## Exercise instructions
Please restate the following records word for word.

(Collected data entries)
>>>>>

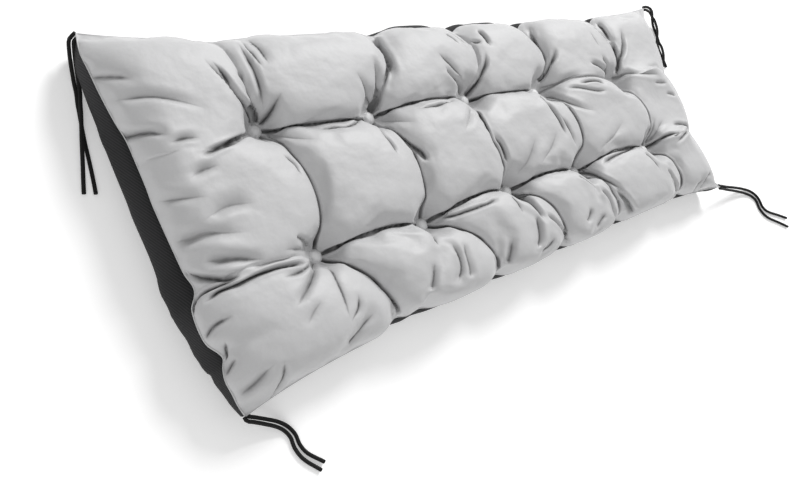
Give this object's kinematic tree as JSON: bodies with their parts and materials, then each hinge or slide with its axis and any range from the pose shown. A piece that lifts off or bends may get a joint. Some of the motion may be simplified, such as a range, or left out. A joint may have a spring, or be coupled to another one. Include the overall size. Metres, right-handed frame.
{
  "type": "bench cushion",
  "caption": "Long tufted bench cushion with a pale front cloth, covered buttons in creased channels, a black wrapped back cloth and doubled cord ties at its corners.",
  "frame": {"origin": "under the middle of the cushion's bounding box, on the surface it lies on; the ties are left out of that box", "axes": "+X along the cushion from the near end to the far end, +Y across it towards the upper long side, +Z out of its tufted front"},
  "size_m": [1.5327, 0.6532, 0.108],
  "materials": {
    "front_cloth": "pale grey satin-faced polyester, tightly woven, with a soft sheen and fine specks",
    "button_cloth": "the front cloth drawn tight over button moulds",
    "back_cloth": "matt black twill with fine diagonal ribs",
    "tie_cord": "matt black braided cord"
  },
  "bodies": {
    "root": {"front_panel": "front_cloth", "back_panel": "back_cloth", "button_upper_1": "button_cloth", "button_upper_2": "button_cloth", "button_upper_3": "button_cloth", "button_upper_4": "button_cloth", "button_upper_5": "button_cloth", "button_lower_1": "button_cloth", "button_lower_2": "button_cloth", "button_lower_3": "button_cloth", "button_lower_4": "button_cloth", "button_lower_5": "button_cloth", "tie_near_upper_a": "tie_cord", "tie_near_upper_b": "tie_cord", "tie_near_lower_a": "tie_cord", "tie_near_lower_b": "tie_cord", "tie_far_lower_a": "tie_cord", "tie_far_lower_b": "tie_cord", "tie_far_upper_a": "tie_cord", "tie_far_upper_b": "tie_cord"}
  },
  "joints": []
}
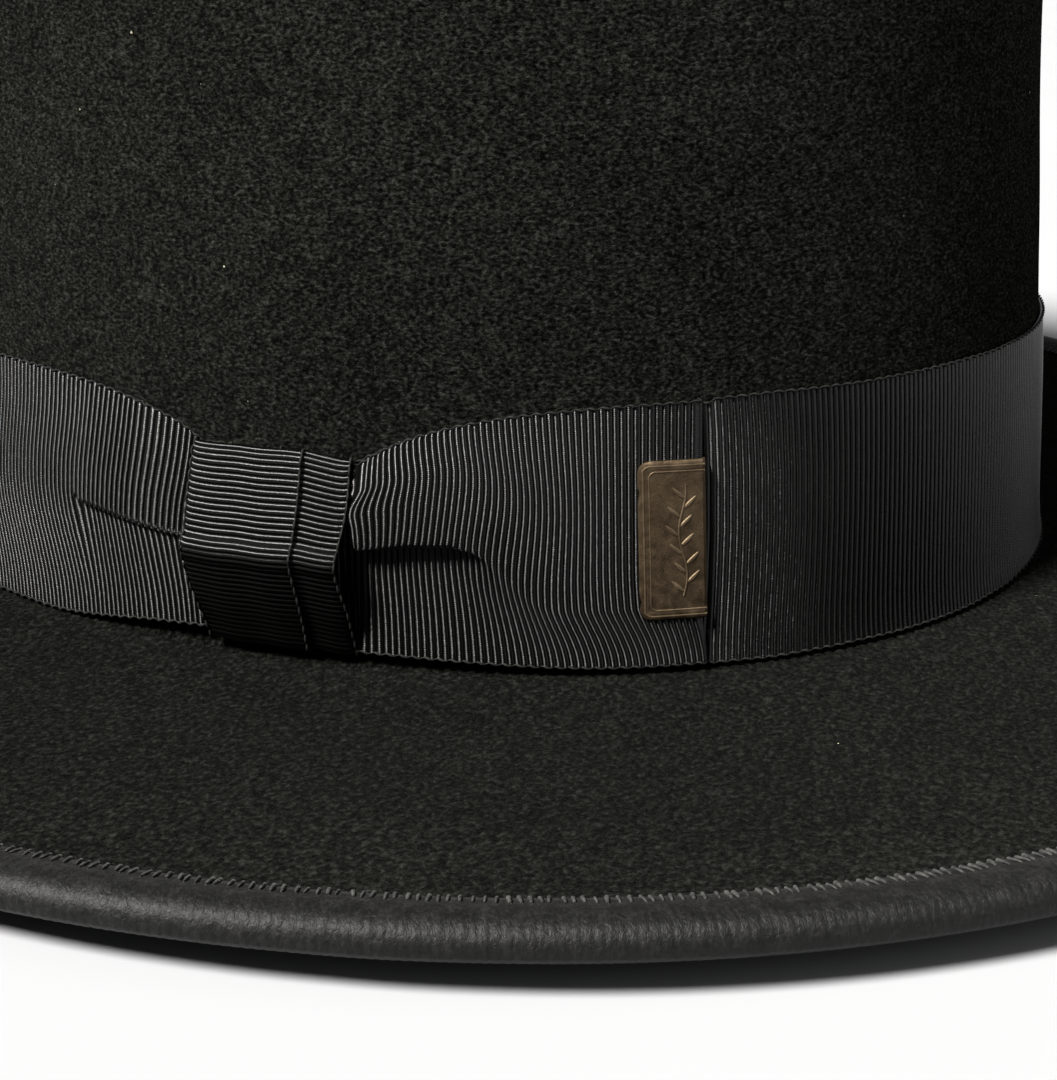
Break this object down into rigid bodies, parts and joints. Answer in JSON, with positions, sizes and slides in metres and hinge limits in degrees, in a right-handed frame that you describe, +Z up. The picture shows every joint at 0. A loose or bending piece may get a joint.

<<<<<

## Expected answer
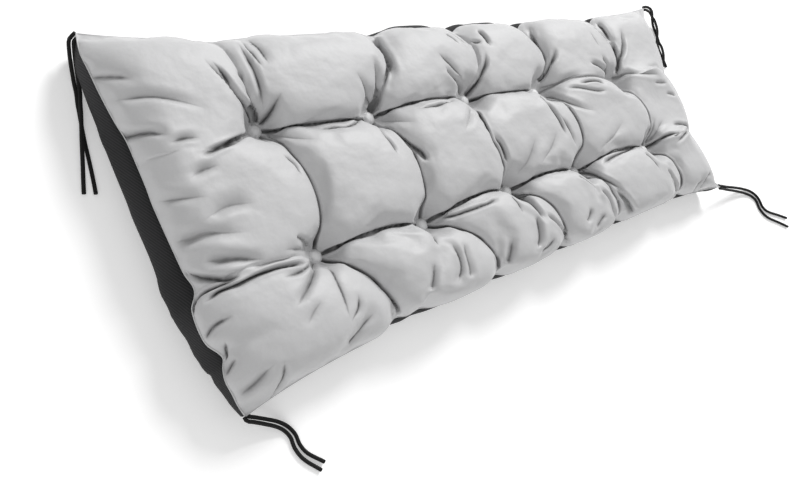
Give this object's kinematic tree as JSON: bodies with their parts and materials, then each hinge or slide with its axis and any range from the pose shown. A piece that lifts off or bends may get a joint. Some of the motion may be simplified, such as a range, or left out. A joint may have a spring, or be coupled to another one. Include the overall size. Metres, right-handed frame.
{
  "type": "bench cushion",
  "caption": "Long tufted bench cushion with a pale front cloth, covered buttons in creased channels, a black wrapped back cloth and doubled cord ties at its corners.",
  "frame": {"origin": "under the middle of the cushion's bounding box, on the surface it lies on; the ties are left out of that box", "axes": "+X along the cushion from the near end to the far end, +Y across it towards the upper long side, +Z out of its tufted front"},
  "size_m": [1.5327, 0.6532, 0.108],
  "materials": {
    "front_cloth": "pale grey satin-faced polyester, tightly woven, with a soft sheen and fine specks",
    "button_cloth": "the front cloth drawn tight over button moulds",
    "back_cloth": "matt black twill with fine diagonal ribs",
    "tie_cord": "matt black braided cord"
  },
  "bodies": {
    "root": {"front_panel": "front_cloth", "back_panel": "back_cloth", "button_upper_1": "button_cloth", "button_upper_2": "button_cloth", "button_upper_3": "button_cloth", "button_upper_4": "button_cloth", "button_upper_5": "button_cloth", "button_lower_1": "button_cloth", "button_lower_2": "button_cloth", "button_lower_3": "button_cloth", "button_lower_4": "button_cloth", "button_lower_5": "button_cloth", "tie_near_upper_a": "tie_cord", "tie_near_upper_b": "tie_cord", "tie_near_lower_a": "tie_cord", "tie_near_lower_b": "tie_cord", "tie_far_lower_a": "tie_cord", "tie_far_lower_b": "tie_cord", "tie_far_upper_a": "tie_cord", "tie_far_upper_b": "tie_cord"}
  },
  "joints": []
}
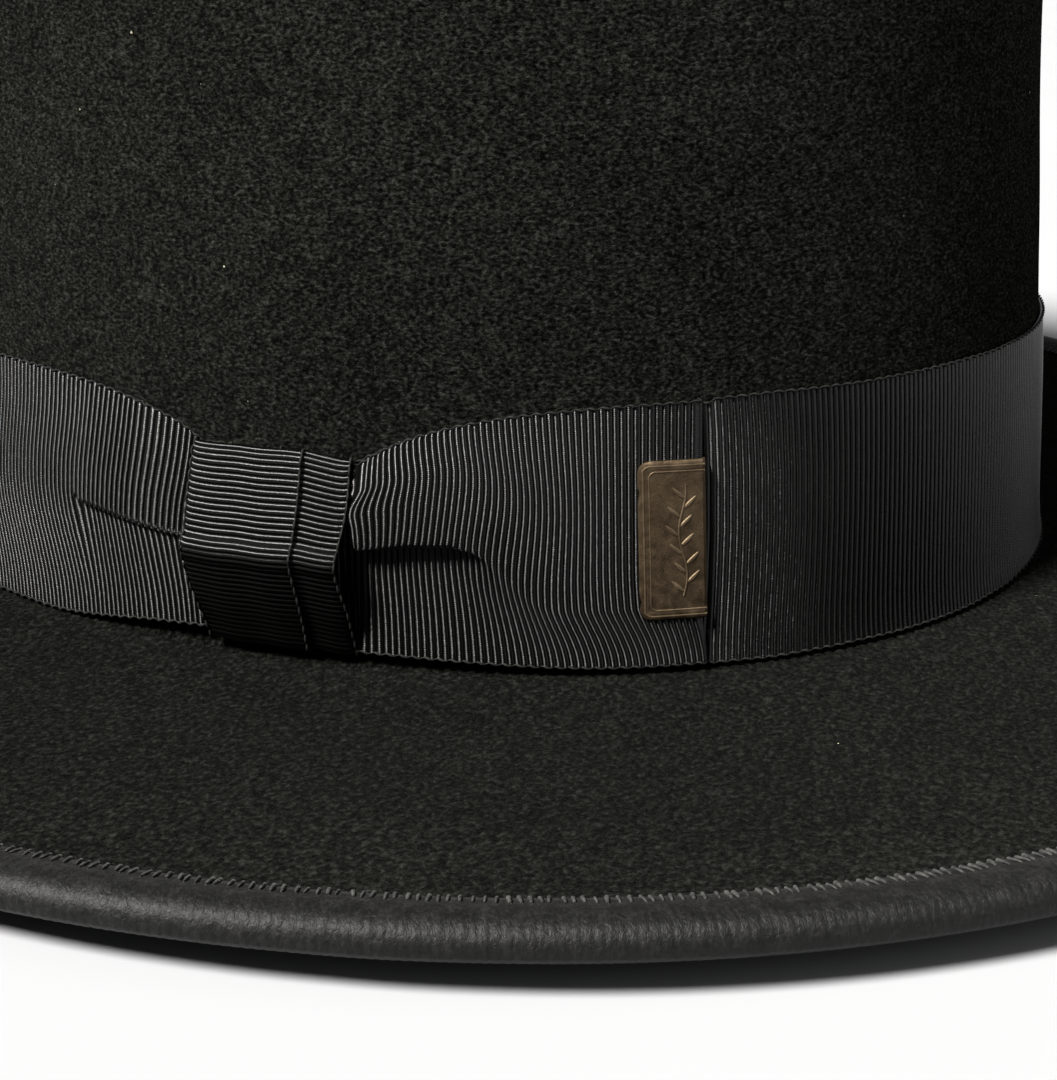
Break this object down into rigid bodies, parts and joints. Answer in JSON, with positions, sizes and slides in metres and hinge limits in degrees, in a right-handed frame that you describe, +Z up. The picture shows every joint at 0. A loose or bending piece may get a joint.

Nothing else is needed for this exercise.